# START OF RECORDS PROVIDED

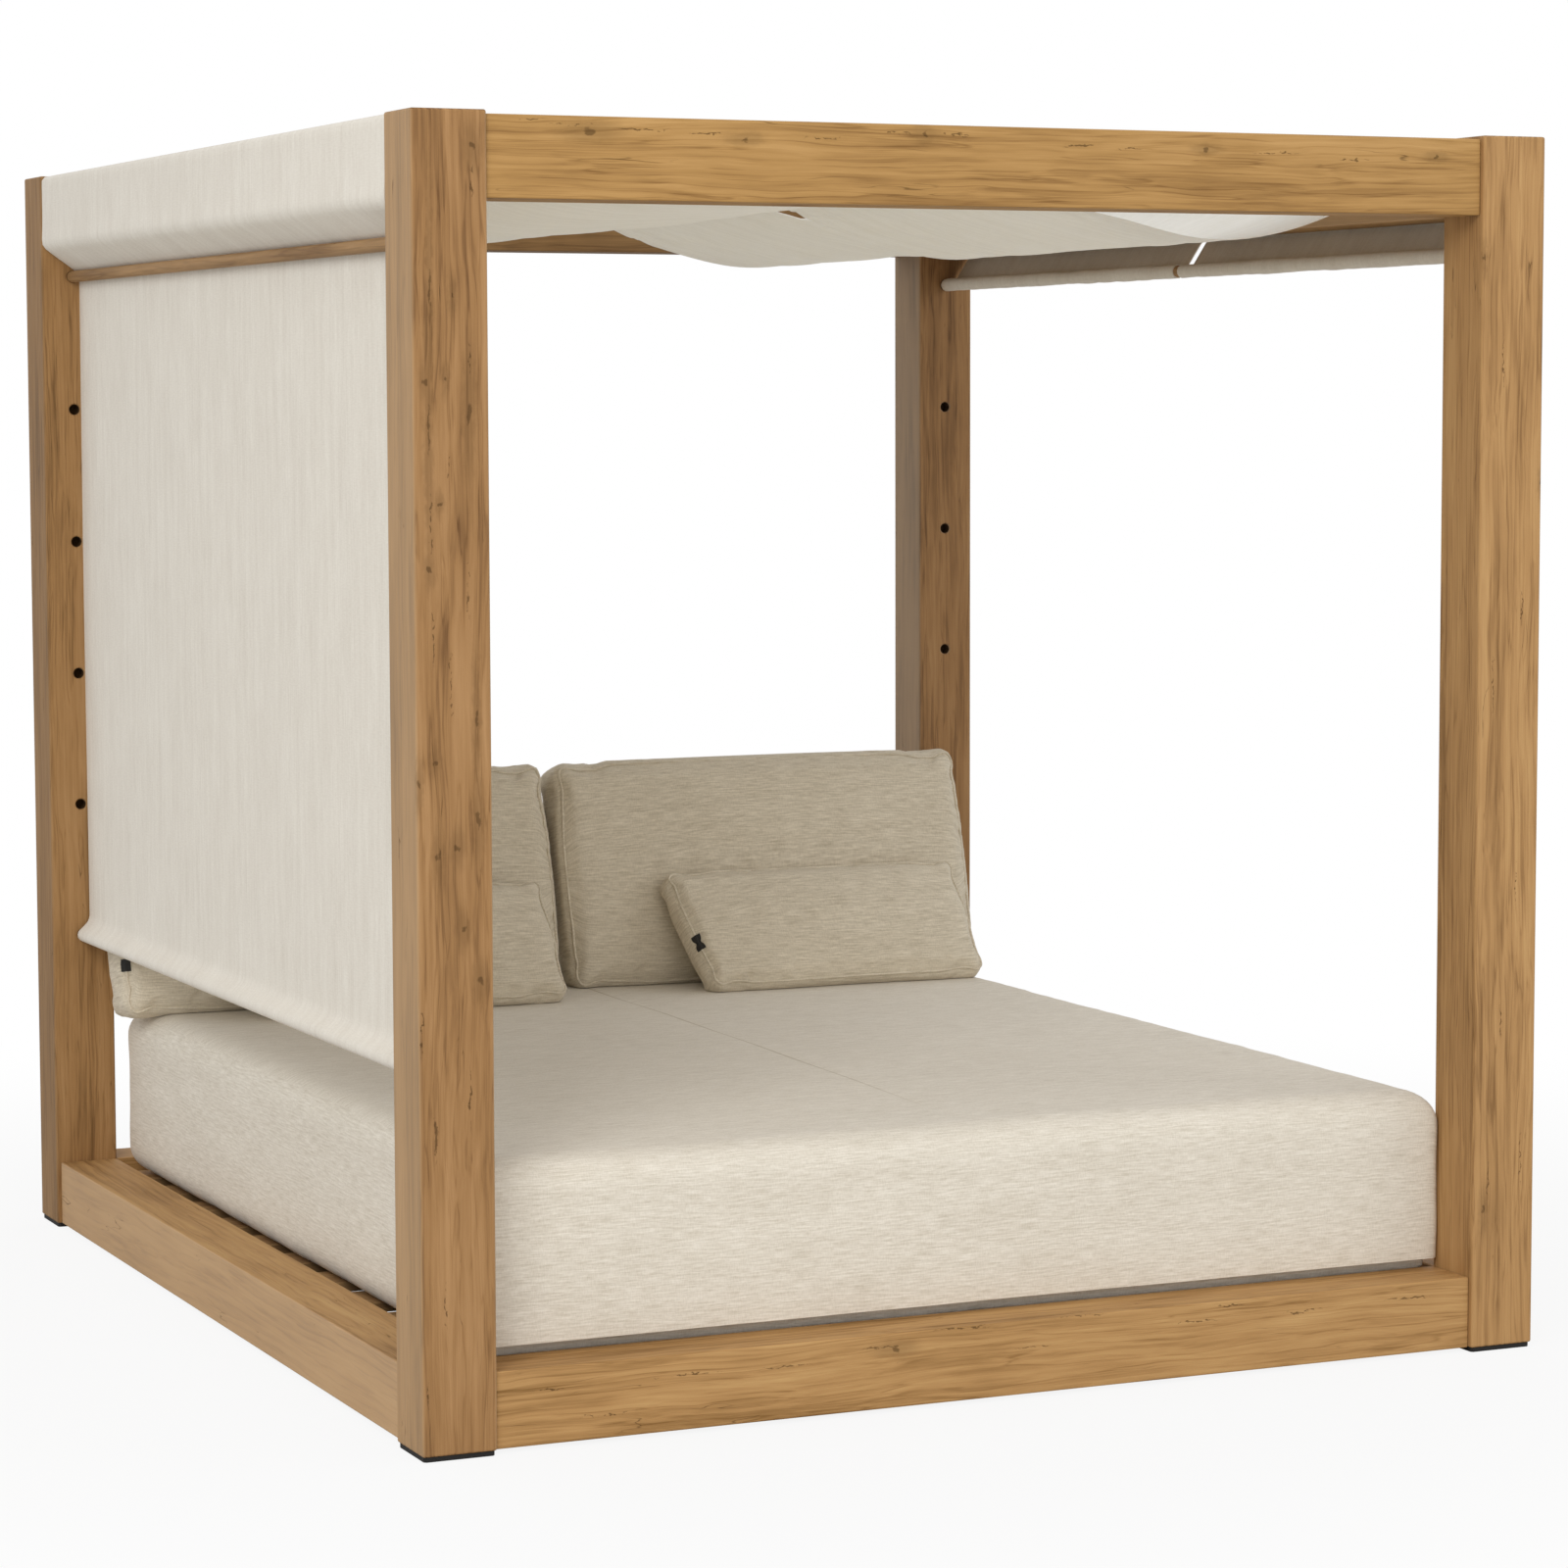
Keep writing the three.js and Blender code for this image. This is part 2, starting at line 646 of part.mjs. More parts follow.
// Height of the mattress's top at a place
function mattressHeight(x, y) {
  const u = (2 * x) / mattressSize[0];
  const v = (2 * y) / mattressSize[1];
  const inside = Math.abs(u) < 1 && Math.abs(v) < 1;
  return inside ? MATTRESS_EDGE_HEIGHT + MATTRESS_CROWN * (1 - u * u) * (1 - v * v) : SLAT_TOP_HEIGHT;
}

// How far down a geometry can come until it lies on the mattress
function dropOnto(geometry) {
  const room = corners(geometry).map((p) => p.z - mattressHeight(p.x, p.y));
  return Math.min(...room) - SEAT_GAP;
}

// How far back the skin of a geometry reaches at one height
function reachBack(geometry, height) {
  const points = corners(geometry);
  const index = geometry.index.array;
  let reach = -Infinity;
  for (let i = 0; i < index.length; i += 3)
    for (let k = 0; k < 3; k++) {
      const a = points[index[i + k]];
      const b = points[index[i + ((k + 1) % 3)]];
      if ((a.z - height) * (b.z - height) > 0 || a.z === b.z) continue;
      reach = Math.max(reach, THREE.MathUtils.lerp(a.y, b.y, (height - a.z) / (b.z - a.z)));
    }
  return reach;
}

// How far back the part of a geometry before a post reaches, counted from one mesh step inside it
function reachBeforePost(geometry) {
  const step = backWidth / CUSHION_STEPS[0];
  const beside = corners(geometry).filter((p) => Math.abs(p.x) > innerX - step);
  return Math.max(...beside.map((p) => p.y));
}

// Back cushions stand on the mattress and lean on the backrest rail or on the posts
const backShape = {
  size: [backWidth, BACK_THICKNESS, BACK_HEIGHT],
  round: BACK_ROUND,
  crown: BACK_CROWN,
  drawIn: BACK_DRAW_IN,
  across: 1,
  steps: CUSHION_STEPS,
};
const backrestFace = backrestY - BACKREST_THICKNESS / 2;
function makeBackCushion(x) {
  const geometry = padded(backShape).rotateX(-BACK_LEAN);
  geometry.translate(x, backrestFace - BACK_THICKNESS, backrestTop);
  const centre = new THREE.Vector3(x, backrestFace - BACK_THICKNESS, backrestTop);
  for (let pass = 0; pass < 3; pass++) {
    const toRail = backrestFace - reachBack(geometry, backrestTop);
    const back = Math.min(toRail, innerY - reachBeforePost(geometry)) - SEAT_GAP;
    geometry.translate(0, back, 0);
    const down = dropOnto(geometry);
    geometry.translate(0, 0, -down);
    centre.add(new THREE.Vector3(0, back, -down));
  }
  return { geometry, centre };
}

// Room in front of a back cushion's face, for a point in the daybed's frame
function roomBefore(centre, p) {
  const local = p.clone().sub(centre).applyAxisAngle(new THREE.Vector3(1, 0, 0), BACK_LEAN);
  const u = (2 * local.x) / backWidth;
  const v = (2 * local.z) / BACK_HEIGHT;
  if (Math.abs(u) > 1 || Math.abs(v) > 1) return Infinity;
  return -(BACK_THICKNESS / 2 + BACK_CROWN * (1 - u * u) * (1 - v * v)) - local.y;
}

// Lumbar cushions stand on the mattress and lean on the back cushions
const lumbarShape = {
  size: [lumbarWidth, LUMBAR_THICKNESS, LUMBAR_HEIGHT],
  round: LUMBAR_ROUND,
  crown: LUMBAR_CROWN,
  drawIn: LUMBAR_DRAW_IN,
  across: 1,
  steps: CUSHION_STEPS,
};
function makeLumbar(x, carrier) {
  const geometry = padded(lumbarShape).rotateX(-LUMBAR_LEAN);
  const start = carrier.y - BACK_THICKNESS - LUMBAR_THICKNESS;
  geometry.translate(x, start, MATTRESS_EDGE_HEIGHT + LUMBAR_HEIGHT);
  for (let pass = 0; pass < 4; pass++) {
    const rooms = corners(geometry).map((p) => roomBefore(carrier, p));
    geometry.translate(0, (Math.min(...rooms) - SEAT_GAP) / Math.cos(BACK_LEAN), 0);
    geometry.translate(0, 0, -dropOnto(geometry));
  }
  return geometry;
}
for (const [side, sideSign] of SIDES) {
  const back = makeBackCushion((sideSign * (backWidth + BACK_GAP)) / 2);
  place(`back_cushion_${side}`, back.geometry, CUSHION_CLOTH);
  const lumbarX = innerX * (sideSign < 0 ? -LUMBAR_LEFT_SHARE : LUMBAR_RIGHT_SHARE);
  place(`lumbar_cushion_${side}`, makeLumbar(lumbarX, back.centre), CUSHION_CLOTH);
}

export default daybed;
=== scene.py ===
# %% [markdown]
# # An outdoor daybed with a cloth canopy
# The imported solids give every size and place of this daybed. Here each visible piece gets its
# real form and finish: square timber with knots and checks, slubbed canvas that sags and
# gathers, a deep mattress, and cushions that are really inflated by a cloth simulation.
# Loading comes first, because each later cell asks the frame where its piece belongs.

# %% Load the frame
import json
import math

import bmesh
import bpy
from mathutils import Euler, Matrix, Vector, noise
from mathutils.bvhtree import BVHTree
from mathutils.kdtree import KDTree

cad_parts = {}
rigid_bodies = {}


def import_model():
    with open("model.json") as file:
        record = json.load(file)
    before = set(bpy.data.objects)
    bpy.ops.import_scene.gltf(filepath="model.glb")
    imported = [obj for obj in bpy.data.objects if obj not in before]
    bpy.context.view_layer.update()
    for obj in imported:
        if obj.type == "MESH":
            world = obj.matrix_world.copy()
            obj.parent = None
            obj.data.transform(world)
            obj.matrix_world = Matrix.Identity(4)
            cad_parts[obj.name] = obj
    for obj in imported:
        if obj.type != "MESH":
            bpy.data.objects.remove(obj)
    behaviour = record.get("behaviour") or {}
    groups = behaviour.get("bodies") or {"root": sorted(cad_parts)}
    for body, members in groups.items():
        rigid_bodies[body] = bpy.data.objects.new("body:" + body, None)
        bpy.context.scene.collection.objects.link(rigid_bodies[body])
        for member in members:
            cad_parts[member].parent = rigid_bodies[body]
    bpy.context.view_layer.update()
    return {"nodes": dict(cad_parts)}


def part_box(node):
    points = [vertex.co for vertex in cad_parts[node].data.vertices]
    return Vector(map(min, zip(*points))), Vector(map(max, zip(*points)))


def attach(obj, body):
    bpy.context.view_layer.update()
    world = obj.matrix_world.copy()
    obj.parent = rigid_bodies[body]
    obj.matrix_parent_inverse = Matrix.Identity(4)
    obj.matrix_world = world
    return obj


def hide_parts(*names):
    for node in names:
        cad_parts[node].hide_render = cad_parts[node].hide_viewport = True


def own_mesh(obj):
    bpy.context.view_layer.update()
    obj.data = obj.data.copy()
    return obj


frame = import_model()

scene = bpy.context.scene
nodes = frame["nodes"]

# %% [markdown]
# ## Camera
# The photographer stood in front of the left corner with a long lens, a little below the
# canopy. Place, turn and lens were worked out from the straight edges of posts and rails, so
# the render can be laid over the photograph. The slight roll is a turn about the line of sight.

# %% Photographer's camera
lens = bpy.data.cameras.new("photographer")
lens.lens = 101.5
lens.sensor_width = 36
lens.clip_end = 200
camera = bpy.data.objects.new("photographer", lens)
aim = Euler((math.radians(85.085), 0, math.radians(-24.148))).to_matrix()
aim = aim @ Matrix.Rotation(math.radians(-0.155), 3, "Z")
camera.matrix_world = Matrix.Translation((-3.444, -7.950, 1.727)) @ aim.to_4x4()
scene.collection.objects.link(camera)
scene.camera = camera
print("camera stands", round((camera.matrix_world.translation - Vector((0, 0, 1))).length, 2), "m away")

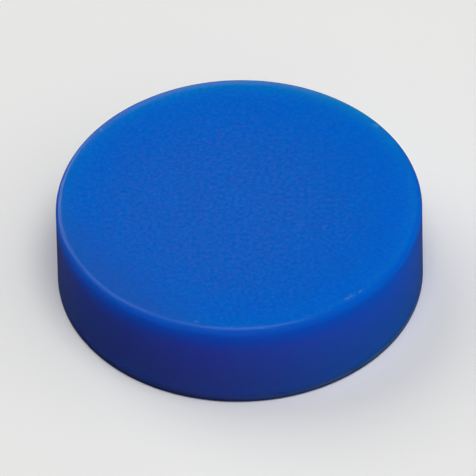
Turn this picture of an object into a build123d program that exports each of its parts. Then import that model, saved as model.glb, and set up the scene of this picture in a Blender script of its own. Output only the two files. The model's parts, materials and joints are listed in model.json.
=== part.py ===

# END OF RECORDS PROVIDED

**REQUIREMENT:**
Transcribe, word for word, every line from the line with "the back cushions" to the line with "before = set(bpy.data.objects)", inclusive, and output nothing else.

**OUTPUT BELOW:**
// Lumbar cushions stand on the mattress and lean on the back cushions
const lumbarShape = {
  size: [lumbarWidth, LUMBAR_THICKNESS, LUMBAR_HEIGHT],
  round: LUMBAR_ROUND,
  crown: LUMBAR_CROWN,
  drawIn: LUMBAR_DRAW_IN,
  across: 1,
  steps: CUSHION_STEPS,
};
function makeLumbar(x, carrier) {
  const geometry = padded(lumbarShape).rotateX(-LUMBAR_LEAN);
  const start = carrier.y - BACK_THICKNESS - LUMBAR_THICKNESS;
  geometry.translate(x, start, MATTRESS_EDGE_HEIGHT + LUMBAR_HEIGHT);
  for (let pass = 0; pass < 4; pass++) {
    const rooms = corners(geometry).map((p) => roomBefore(carrier, p));
    geometry.translate(0, (Math.min(...rooms) - SEAT_GAP) / Math.cos(BACK_LEAN), 0);
    geometry.translate(0, 0, -dropOnto(geometry));
  }
  return geometry;
}
for (const [side, sideSign] of SIDES) {
  const back = makeBackCushion((sideSign * (backWidth + BACK_GAP)) / 2);
  place(`back_cushion_${side}`, back.geometry, CUSHION_CLOTH);
  const lumbarX = innerX * (sideSign < 0 ? -LUMBAR_LEFT_SHARE : LUMBAR_RIGHT_SHARE);
  place(`lumbar_cushion_${side}`, makeLumbar(lumbarX, back.centre), CUSHION_CLOTH);
}

export default daybed;
=== scene.py ===
# %% [markdown]
# # An outdoor daybed with a cloth canopy
# The imported solids give every size and place of this daybed. Here each visible piece gets its
# real form and finish: square timber with knots and checks, slubbed canvas that sags and
# gathers, a deep mattress, and cushions that are really inflated by a cloth simulation.
# Loading comes first, because each later cell asks the frame where its piece belongs.

# %% Load the frame
import json
import math

import bmesh
import bpy
from mathutils import Euler, Matrix, Vector, noise
from mathutils.bvhtree import BVHTree
from mathutils.kdtree import KDTree

cad_parts = {}
rigid_bodies = {}


def import_model():
    with open("model.json") as file:
        record = json.load(file)
    before = set(bpy.data.objects)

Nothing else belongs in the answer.